BGH verhandelt zu Verbraucherrechten beim Treppenlift-Kauf
dpa Karlsruhe. Ein Treppenlift kann für alte Menschen die einzige Möglichkeit sein, in ihrem Zuhause zu bleiben. Der Druck zu handeln ist dann groß. Verbraucherschützer kritisieren, dass manche Anbieter diese Situation ausnutzen. Aber die Rechtslage ist alles andere als eindeutig.
Verbraucherschützer wollen älteren Menschen in einem Grundsatz-Verfahren mehr Rechte bei der Anschaffung eines Treppenlifts erstreiten. Am Donnerstag (10.00 Uhr) verhandelt der Bundesgerichtshof (BGH) in Karlsruhe zur Frage, ob Kundinnen und Kunden bei solchen Vertragsschlüssen ein Widerrufsrecht haben oder nicht. Angestoßen hat das die Verbraucherzentrale Baden-Württemberg mit einer Klage gegen einen Anbieter, dessen Mutterhaus in Köln ansässig ist. Ob es schon ein Urteil gibt, ist offen.
Grundsätzlich haben Verbraucher 14 Tage Zeit, es sich noch einmal anders zu überlegen, wenn sie etwas im Internet, telefonisch oder auch bei sich daheim von einem Außendienstmitarbeiter kaufen.
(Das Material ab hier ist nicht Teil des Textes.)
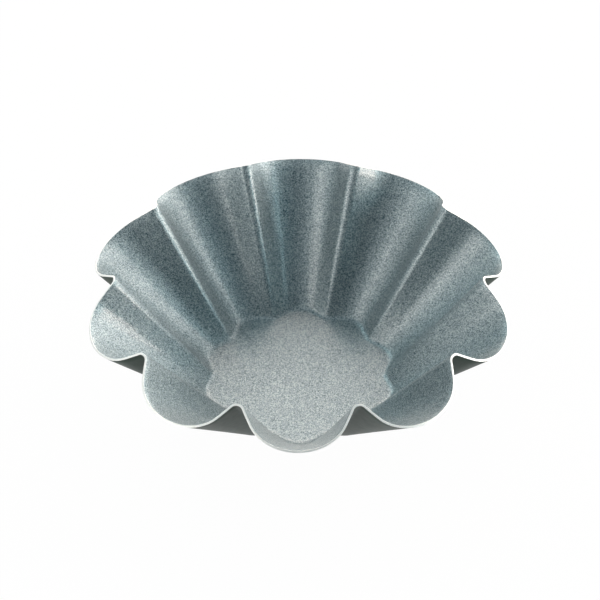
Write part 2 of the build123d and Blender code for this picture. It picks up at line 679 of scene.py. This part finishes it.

Das soll sie vor voreiligen Entscheidungen schützen. Eine Ausnahme gilt laut Gesetz allerdings für „Waren, die nicht vorgefertigt sind und für deren Herstellung eine individuelle Auswahl oder Bestimmung durch den Verbraucher maßgeblich ist oder die eindeutig auf die persönlichen Bedürfnisse des Verbrauchers zugeschnitten sind“.
Verschiedene Anbieter vertreten den Standpunkt, dass das zumindest auf Kurventreppenlifte zutreffe. Die beklagte Firma AP+ Treppenlifte, die zur Kölner Liftstar Gruppe gehört, räumt deshalb bei den meisten Modellen nur ein stark eingeschränktes Widerrufsrecht ein - die Schienen würden individuell an das Treppenhaus angepasst.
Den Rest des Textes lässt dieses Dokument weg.